A young man who risked his life and was heavily wounded while trying to stop a putschist tank during the Gülenist Terror Group (FETÖ)-linked July 2016 coup attempt, was finally able to return home to his village near Konya after 10 months of hospital treatment.
One of the veterans of the unsuccessful July 15 failed coup attempt, Çetin Yıldız stood up to a tank in Ankara and suffered a near-to-fatal head injury, leaving him partially paralyzed and hardly able to speak. His injuries necessitated months long treatment at the hospital with several operations performed on him.
Yıldız, then 34 years old and living in a village near Konya in central Turkey with his wife and three children, on the evening of July 15 heard Recep Tayyip Erdoğan's call on TV to resist the military coup plotters by taking to the streets and standing up to military vehicles and soldiers. The young man reportedly got into his car and drove as far as to the capital of Ankara to deliver his civic duty. He was wounded while trying to climb a tank in front of the General Staff headquarters.
The condition of the July 15 hero was critical as he spent his first days and weeks in intensive care. Although experiencing difficulties in speaking, one of the first tings he asked was whether the putschists had been successful. He could hardly believe his interlocutors when he was told that the coup attempt had been thwarted. Yıldız was only truly convinced when Prime Minister Binali Yıldırım visited him in hospital toward the end of July and assured him that the putschists had been overcome.

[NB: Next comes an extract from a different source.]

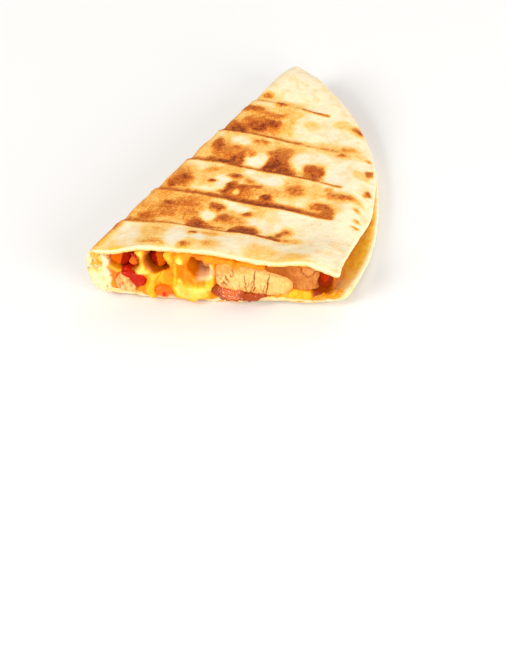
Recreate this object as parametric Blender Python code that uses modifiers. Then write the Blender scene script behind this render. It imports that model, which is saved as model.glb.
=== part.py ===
"""Grilled chicken quesadilla, one wedge.

One flour tortilla is folded over a cheese, chicken and tomato filling, pressed on a ridged grill
and cut across once.  The wedge has a straight cut front, a folded left edge and an open round rim
on the right.  While it is modelled the cut runs along +X from the fold corner at the origin, +Y
leads away from the cut and Z is up; at the end everything moves so that the origin is at the
bottom centre.  Lengths are in metres in Blender and in millimetres in the functions below.
"""
import bpy
import bmesh
import numpy as np
from mathutils import Matrix, Vector

MM = 0.001

# driving dimensions, mm
SHEET = 2.2            # thickness of the tortilla
CUT_LENGTH = 96.5      # cut front, fold corner to rim corner
FOLD_LENGTH = 124.5    # folded edge, cut to tip
FOLD_ANGLE = 71.0      # between the cut and the folded edge, degrees
RIM_RADIUS = 123.5     # the tortilla's own round edge
RIM_BULGE = 2.0        # the rim is a little fuller half way along
FOLD_TOP = 20.8        # height of the folded edge at the cut
FOLD_TOP_TIP = 16.6    # and towards the tip
TIP_DROP = 1.6         # pressed down over the last few millimetres
CROWN = 3.0            # the top rises over the filling near the cut
BACK_FALL = 8.6        # away from the cut the top falls this much towards the rim
RIM_THICK = 4.9        # both layers together where the rim is closed
RIM_OPEN = 9.3         # how much more the rim stands open at the cut
RIM_CLOSED_AT = 42.0   # distance from the cut where the rim closes
CORNER_RADIUS = 4.0    # rounded lower corner at the rim
UPPER_SHORT = 2.8      # the upper layer stops this much inside the lower one near the cut
TIP_RADIUS = 3.0       # rounded tip in plan
TIP_SHORT = 3.8        # the rounded tip ends this much short of a sharp one
TIP_OPEN = 5.2         # the rim stands open again towards the tip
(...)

Past Saturday, after 10 months of treatment and after undergoing several operations, Yıldız was finally discharged from the hospital and allowed to go home. A motorcade formed by friends and relatives took him home to his village in Konya province, where he was met by a ceremony organized to welcome him and thank for his recovery. The program was attended by members of the local administration, religious authorities and AK party representatives.
"I thank God that I could go down to the place [Ankara] that night. I am very happy for my commander and very proud, it's a good thing I went" Yıldız said during the reception. He also expressed his hope that Turkey would never face such an event again and, as quoted by media reports, added that in his opinion the good side of the failed coup attempt was that it made the country stronger.
Along with Yıldız, some 2,200 people were injured during the coup attempt, whereas 249 people were killed as pro-coup units and aircraft opened fire on security forces and civilians trying to quell the attempt.